TO DO
Reproduce exactly the lines below from the one containing "gap beside it" through the one containing "points = [vertex.co", including both, and nothing else.

-------- RECORDS PROVIDED --------

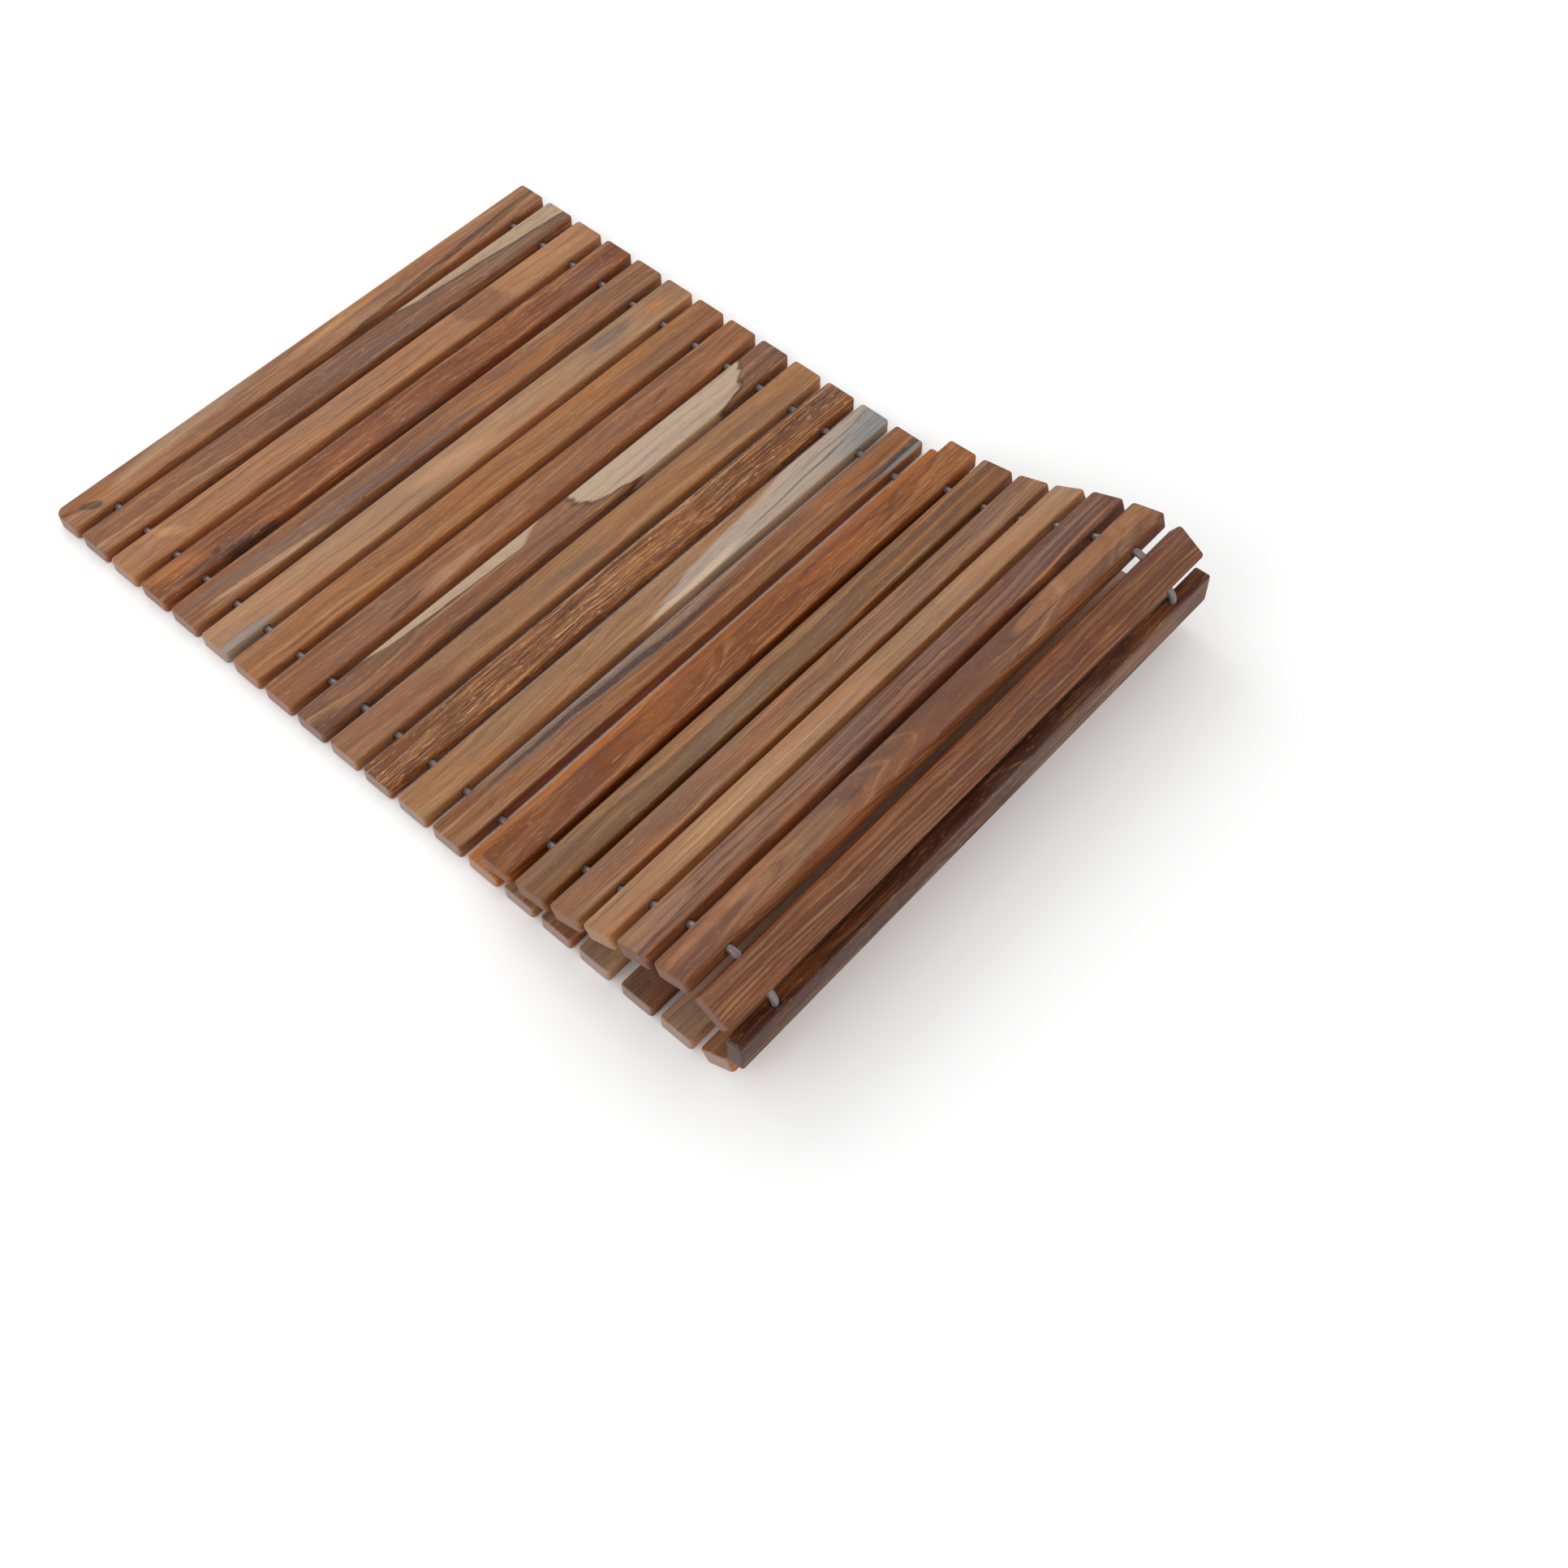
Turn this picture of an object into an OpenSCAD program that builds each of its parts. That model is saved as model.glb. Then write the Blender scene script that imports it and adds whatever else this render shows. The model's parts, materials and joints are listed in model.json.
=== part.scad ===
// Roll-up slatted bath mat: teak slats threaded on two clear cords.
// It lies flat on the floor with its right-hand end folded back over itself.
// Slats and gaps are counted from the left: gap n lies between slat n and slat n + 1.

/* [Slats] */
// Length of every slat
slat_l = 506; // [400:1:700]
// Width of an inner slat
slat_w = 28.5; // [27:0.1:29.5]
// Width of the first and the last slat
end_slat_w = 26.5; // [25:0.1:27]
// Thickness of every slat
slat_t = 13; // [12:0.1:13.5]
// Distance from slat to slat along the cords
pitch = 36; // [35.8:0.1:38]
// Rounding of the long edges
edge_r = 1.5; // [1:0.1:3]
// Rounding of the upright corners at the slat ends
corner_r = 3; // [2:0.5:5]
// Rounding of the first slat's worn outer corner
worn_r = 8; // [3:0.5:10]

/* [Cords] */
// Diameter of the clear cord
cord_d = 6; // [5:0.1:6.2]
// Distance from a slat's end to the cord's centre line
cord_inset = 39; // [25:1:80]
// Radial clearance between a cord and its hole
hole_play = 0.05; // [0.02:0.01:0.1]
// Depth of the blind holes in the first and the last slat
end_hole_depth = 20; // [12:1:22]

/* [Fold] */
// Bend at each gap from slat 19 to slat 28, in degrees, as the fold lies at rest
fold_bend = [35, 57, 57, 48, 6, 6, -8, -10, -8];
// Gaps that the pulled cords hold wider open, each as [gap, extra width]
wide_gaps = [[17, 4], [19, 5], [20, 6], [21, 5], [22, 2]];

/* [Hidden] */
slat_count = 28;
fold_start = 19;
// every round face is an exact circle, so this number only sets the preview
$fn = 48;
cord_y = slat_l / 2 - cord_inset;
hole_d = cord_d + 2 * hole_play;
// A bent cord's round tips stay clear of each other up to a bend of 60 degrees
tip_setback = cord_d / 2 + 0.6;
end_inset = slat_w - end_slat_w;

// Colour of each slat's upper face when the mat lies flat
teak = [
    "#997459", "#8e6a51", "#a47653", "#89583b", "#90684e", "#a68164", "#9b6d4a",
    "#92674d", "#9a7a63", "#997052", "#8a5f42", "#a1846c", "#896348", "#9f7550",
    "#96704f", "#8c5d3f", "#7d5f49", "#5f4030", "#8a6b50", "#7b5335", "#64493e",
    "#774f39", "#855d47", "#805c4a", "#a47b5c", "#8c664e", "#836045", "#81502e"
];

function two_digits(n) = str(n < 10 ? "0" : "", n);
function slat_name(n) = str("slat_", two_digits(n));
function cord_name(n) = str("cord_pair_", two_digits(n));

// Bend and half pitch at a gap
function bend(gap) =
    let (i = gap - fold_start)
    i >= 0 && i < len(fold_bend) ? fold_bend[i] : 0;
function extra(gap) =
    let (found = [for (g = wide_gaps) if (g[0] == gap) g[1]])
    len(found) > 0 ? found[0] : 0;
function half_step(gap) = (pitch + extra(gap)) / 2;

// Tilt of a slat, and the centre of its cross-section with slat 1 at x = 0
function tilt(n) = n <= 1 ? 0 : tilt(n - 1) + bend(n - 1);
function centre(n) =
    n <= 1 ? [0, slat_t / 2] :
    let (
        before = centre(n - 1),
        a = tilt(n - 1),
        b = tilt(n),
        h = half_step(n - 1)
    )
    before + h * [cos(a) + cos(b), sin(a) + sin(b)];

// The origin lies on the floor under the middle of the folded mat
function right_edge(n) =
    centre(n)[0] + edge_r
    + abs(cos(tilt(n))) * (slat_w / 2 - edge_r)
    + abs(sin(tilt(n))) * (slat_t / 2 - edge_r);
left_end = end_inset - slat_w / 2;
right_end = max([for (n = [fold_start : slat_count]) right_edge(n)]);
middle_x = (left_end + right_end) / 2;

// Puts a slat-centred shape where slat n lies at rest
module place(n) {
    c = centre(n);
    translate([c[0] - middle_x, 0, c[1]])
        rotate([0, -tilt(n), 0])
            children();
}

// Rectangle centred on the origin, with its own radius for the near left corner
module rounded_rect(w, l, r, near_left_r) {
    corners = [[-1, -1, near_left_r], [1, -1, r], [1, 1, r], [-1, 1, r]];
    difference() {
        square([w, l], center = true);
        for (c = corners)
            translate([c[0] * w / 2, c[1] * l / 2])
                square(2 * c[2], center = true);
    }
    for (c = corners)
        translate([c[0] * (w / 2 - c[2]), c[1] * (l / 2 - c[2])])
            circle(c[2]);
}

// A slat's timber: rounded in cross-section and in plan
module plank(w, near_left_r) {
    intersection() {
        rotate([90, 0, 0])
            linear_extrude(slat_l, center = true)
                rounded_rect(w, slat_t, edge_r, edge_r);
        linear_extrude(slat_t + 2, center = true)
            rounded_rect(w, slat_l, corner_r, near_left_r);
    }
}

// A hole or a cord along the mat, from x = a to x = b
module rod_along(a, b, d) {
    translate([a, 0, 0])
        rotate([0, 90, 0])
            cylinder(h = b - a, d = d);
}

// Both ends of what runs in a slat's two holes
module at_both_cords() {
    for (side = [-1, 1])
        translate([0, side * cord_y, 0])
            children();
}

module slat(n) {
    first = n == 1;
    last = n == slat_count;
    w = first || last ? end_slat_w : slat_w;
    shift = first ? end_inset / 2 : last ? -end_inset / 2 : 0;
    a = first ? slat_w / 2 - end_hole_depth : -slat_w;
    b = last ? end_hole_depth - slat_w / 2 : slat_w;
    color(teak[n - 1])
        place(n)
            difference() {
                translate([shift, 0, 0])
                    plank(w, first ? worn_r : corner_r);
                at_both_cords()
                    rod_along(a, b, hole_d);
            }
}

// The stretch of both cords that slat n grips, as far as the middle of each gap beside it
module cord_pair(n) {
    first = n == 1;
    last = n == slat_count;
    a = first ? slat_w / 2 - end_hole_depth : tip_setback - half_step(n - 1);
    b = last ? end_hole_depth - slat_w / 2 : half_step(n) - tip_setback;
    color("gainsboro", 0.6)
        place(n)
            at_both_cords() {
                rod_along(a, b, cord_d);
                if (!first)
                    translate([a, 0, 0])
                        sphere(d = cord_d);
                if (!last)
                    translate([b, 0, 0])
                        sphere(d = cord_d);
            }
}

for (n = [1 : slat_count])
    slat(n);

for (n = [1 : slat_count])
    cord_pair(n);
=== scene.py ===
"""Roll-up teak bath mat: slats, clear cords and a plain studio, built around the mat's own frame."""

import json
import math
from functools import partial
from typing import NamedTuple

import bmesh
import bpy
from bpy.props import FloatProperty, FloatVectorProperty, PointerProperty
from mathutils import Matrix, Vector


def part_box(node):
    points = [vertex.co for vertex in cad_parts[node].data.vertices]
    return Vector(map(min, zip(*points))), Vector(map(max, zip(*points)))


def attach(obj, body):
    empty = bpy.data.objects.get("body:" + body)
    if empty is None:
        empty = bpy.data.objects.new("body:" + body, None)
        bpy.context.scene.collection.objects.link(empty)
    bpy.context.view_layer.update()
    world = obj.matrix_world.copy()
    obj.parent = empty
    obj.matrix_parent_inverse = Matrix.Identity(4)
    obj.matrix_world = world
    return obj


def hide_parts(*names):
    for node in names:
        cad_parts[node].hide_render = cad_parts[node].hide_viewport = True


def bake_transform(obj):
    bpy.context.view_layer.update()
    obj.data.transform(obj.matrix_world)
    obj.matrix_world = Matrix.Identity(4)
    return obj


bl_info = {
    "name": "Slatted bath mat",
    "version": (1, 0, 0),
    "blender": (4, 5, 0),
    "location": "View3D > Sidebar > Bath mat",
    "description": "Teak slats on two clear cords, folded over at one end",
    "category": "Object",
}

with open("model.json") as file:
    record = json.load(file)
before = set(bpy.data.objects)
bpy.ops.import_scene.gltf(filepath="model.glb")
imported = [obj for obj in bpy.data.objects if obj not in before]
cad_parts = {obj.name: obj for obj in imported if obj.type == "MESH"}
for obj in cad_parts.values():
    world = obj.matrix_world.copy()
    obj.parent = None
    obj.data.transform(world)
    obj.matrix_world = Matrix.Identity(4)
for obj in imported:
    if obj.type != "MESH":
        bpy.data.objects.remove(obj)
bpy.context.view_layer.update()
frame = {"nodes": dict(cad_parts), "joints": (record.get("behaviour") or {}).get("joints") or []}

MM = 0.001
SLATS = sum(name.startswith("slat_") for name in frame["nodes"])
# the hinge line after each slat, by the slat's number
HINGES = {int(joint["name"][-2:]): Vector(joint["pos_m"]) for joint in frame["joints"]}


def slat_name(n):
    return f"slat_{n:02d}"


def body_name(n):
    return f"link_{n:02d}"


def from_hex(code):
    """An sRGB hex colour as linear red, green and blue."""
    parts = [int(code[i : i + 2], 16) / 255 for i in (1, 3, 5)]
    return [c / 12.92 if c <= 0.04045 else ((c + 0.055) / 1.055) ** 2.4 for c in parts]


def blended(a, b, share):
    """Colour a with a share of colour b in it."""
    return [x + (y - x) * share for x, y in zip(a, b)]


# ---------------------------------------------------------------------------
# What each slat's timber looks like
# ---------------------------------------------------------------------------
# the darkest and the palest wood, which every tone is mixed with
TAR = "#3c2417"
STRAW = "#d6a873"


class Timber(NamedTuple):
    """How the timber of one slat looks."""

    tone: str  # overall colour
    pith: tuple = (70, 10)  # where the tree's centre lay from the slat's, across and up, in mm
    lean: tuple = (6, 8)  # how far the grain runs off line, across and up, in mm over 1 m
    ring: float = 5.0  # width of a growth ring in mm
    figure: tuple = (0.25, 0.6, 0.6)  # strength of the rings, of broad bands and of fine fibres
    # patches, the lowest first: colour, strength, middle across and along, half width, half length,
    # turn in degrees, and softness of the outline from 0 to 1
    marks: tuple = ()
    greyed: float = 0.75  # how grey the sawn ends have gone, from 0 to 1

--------
-------- RECORDS PROVIDED --------

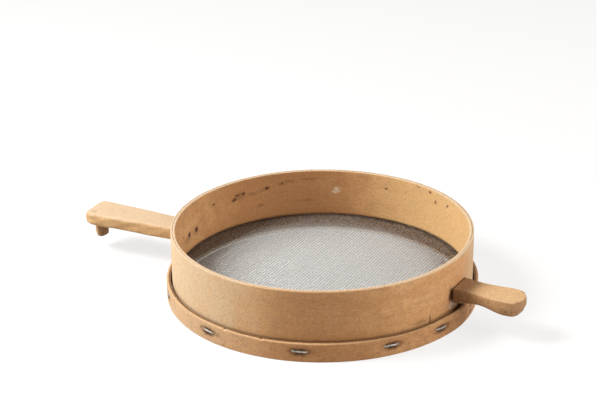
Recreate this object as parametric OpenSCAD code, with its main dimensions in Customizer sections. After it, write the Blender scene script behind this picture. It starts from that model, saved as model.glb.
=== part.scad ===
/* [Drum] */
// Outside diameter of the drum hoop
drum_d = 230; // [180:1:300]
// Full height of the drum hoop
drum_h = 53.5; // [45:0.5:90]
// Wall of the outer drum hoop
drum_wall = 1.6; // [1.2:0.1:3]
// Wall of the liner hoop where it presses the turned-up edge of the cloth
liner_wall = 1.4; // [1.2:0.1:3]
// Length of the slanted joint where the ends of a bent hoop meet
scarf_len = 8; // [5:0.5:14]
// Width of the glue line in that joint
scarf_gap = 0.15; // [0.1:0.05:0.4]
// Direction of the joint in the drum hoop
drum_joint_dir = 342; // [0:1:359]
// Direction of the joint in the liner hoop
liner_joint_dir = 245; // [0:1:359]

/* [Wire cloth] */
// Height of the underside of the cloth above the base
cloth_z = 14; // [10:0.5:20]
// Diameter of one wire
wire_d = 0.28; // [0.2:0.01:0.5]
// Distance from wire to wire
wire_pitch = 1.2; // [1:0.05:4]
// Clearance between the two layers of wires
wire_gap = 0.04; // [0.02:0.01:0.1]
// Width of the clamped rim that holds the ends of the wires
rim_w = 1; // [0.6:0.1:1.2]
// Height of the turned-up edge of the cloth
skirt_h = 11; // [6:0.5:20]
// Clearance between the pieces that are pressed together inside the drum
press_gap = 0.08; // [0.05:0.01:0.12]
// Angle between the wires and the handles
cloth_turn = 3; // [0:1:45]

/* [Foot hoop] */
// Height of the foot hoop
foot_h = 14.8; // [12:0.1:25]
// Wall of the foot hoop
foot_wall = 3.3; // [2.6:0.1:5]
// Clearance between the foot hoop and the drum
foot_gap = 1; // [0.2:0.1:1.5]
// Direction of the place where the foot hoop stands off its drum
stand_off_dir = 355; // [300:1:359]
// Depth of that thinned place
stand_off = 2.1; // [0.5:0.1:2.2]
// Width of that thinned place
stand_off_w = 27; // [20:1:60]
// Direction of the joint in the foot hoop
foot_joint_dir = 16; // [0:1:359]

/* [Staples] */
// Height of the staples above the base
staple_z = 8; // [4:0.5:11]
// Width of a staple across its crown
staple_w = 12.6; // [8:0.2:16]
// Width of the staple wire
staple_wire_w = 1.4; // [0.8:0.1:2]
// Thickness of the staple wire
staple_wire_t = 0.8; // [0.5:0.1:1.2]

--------

RESULT OF THIS EXERCISE
// The stretch of both cords that slat n grips, as far as the middle of each gap beside it
module cord_pair(n) {
    first = n == 1;
    last = n == slat_count;
    a = first ? slat_w / 2 - end_hole_depth : tip_setback - half_step(n - 1);
    b = last ? end_hole_depth - slat_w / 2 : half_step(n) - tip_setback;
    color("gainsboro", 0.6)
        place(n)
            at_both_cords() {
                rod_along(a, b, cord_d);
                if (!first)
                    translate([a, 0, 0])
                        sphere(d = cord_d);
                if (!last)
                    translate([b, 0, 0])
                        sphere(d = cord_d);
            }
}

for (n = [1 : slat_count])
    slat(n);

for (n = [1 : slat_count])
    cord_pair(n);
=== scene.py ===
"""Roll-up teak bath mat: slats, clear cords and a plain studio, built around the mat's own frame."""

import json
import math
from functools import partial
from typing import NamedTuple

import bmesh
import bpy
from bpy.props import FloatProperty, FloatVectorProperty, PointerProperty
from mathutils import Matrix, Vector


def part_box(node):
    points = [vertex.co for vertex in cad_parts[node].data.vertices]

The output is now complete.